- [Records for processing]
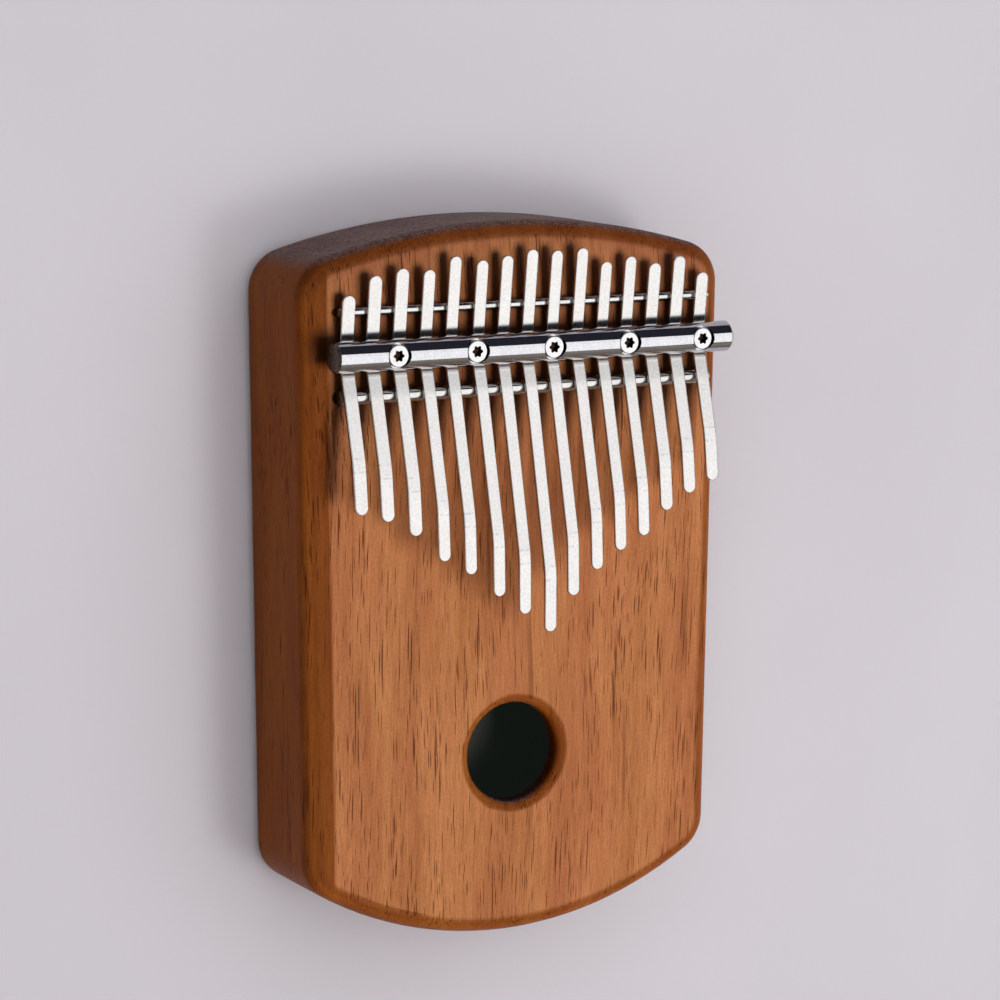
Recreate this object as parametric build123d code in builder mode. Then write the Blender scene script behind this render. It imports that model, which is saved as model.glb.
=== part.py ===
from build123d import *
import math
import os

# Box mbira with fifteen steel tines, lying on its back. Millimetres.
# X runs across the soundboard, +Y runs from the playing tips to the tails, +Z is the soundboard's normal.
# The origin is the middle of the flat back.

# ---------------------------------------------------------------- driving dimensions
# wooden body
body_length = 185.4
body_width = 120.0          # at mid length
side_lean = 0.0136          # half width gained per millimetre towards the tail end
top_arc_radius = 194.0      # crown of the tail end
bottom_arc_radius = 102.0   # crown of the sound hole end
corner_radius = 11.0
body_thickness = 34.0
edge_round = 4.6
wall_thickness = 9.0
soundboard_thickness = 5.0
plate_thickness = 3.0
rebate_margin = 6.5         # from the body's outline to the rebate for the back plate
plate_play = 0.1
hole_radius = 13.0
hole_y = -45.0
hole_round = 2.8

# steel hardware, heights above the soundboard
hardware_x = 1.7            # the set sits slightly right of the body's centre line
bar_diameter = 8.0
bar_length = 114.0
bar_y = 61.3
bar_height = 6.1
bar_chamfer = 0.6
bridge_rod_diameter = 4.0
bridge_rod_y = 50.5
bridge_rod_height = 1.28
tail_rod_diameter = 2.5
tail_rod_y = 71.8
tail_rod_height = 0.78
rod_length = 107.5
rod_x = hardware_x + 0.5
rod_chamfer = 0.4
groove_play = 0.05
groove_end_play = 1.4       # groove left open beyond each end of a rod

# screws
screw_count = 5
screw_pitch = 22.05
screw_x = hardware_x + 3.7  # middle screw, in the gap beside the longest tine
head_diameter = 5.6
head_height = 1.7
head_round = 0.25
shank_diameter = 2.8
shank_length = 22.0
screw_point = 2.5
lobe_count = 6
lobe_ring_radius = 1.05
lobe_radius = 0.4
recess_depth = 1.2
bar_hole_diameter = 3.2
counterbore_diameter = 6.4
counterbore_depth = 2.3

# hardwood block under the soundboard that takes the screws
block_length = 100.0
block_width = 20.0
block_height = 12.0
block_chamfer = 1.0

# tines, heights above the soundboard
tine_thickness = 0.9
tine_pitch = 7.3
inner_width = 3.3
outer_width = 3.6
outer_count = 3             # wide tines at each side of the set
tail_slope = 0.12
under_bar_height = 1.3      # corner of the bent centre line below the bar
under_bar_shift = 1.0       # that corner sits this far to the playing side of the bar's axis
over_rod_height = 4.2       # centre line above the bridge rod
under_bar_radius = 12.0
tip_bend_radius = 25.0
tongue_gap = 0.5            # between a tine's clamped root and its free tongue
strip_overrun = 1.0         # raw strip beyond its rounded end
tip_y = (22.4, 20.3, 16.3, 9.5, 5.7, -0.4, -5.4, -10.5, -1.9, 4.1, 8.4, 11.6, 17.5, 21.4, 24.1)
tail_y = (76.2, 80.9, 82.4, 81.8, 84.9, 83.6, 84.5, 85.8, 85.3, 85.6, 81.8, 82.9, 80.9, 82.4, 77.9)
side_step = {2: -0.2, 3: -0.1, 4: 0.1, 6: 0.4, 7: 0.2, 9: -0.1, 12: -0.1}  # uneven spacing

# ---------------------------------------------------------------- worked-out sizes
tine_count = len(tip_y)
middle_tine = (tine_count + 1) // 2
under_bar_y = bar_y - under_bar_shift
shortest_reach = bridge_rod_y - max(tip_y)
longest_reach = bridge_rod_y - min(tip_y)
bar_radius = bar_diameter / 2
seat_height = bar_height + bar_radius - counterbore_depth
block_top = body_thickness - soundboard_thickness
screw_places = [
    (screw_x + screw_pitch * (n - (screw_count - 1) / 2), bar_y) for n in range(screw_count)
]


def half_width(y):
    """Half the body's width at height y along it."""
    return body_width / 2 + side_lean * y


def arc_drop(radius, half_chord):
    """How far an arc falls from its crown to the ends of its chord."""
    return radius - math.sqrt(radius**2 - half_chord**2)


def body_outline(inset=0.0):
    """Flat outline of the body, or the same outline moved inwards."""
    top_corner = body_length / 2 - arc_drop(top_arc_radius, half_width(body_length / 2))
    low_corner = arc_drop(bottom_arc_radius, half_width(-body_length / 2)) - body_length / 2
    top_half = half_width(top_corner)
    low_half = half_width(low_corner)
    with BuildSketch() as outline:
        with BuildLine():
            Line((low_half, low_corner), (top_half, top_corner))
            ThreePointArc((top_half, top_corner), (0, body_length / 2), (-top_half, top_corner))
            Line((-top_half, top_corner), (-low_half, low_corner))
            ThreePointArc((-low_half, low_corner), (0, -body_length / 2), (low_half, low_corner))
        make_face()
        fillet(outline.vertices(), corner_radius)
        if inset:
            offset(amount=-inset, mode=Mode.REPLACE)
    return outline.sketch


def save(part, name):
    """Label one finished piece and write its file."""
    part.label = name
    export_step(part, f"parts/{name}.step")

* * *

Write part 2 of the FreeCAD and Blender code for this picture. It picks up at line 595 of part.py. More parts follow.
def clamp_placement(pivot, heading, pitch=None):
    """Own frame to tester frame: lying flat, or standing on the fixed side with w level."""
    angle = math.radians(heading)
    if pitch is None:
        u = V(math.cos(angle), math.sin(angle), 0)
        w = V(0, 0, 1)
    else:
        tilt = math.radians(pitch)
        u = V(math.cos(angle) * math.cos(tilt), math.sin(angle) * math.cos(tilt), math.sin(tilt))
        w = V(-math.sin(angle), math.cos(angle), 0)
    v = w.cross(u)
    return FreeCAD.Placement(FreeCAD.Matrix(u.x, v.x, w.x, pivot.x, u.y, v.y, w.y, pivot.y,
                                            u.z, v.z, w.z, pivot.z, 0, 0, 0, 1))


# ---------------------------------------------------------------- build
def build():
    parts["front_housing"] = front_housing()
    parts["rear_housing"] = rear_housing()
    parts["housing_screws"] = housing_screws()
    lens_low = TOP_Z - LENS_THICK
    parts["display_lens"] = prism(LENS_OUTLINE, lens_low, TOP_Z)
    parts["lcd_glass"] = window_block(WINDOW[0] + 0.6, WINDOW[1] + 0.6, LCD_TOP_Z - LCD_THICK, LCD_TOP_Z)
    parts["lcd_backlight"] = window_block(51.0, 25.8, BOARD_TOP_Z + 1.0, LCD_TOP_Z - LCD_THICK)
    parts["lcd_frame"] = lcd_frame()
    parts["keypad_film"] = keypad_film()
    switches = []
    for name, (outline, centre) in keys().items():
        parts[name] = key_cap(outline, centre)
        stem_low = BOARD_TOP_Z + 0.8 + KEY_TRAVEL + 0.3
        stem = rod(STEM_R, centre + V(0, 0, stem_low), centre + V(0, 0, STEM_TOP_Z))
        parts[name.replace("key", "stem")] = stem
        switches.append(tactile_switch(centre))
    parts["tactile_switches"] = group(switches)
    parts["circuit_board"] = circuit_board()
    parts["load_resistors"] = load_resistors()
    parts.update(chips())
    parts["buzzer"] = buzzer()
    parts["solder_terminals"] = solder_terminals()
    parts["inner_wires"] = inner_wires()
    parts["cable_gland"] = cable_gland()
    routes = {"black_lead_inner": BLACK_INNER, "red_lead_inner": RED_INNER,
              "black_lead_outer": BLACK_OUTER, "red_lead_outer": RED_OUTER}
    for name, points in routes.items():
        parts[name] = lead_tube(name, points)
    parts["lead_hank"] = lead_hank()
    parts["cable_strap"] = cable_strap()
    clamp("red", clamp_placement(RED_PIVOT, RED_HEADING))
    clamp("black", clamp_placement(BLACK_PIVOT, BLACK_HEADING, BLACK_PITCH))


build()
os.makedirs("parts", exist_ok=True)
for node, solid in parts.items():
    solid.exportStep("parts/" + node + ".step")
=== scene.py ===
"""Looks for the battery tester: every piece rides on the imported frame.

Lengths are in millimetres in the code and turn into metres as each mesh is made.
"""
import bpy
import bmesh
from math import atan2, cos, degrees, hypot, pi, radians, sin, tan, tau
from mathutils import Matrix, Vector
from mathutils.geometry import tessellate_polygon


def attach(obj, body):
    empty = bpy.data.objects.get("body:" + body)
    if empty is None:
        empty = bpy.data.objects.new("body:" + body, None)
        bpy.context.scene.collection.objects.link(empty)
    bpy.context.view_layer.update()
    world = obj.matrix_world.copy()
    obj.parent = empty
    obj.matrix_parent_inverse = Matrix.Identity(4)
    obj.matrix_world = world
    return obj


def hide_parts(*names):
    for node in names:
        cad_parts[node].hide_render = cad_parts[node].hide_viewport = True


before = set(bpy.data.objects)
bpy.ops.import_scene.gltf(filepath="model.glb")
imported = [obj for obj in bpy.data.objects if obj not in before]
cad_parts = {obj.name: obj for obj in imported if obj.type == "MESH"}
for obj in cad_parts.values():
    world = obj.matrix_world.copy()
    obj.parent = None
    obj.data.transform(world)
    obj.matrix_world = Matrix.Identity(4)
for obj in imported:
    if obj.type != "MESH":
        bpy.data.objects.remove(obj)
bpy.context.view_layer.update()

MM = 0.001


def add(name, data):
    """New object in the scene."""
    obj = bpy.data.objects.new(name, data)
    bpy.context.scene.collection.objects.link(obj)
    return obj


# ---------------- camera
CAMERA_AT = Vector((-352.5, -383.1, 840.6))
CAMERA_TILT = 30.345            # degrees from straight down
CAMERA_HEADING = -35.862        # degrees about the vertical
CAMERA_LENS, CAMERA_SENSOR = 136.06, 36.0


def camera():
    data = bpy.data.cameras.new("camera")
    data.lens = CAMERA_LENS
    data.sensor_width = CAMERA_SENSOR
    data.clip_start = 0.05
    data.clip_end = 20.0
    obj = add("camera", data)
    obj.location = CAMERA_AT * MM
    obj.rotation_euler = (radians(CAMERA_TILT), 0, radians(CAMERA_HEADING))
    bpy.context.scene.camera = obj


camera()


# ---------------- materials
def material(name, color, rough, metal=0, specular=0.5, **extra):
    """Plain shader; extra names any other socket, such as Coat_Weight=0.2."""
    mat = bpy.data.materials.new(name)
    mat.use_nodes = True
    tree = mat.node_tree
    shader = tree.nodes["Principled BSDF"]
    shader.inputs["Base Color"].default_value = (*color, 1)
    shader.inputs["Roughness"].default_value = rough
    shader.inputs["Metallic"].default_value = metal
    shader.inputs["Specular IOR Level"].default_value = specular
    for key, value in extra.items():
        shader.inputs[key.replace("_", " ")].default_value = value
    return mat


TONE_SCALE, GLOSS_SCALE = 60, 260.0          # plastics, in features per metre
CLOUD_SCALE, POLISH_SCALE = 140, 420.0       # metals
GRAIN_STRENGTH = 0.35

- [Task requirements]
Of the entries listed above, reproduce only the lines starting at the line containing "clamp_placement(BLACK_PIVOT, BLACK_HEADING, BLACK_PITCH))" and ending at the line containing "in imported if". Include both, exactly as they stand.

- [Correct response]
    clamp("black", clamp_placement(BLACK_PIVOT, BLACK_HEADING, BLACK_PITCH))


build()
os.makedirs("parts", exist_ok=True)
for node, solid in parts.items():
    solid.exportStep("parts/" + node + ".step")
=== scene.py ===
"""Looks for the battery tester: every piece rides on the imported frame.

Lengths are in millimetres in the code and turn into metres as each mesh is made.
"""
import bpy
import bmesh
from math import atan2, cos, degrees, hypot, pi, radians, sin, tan, tau
from mathutils import Matrix, Vector
from mathutils.geometry import tessellate_polygon


def attach(obj, body):
    empty = bpy.data.objects.get("body:" + body)
    if empty is None:
        empty = bpy.data.objects.new("body:" + body, None)
        bpy.context.scene.collection.objects.link(empty)
    bpy.context.view_layer.update()
    world = obj.matrix_world.copy()
    obj.parent = empty
    obj.matrix_parent_inverse = Matrix.Identity(4)
    obj.matrix_world = world
    return obj


def hide_parts(*names):
    for node in names:
        cad_parts[node].hide_render = cad_parts[node].hide_viewport = True


before = set(bpy.data.objects)
bpy.ops.import_scene.gltf(filepath="model.glb")
imported = [obj for obj in bpy.data.objects if obj not in before]
cad_parts = {obj.name: obj for obj in imported if obj.type == "MESH"}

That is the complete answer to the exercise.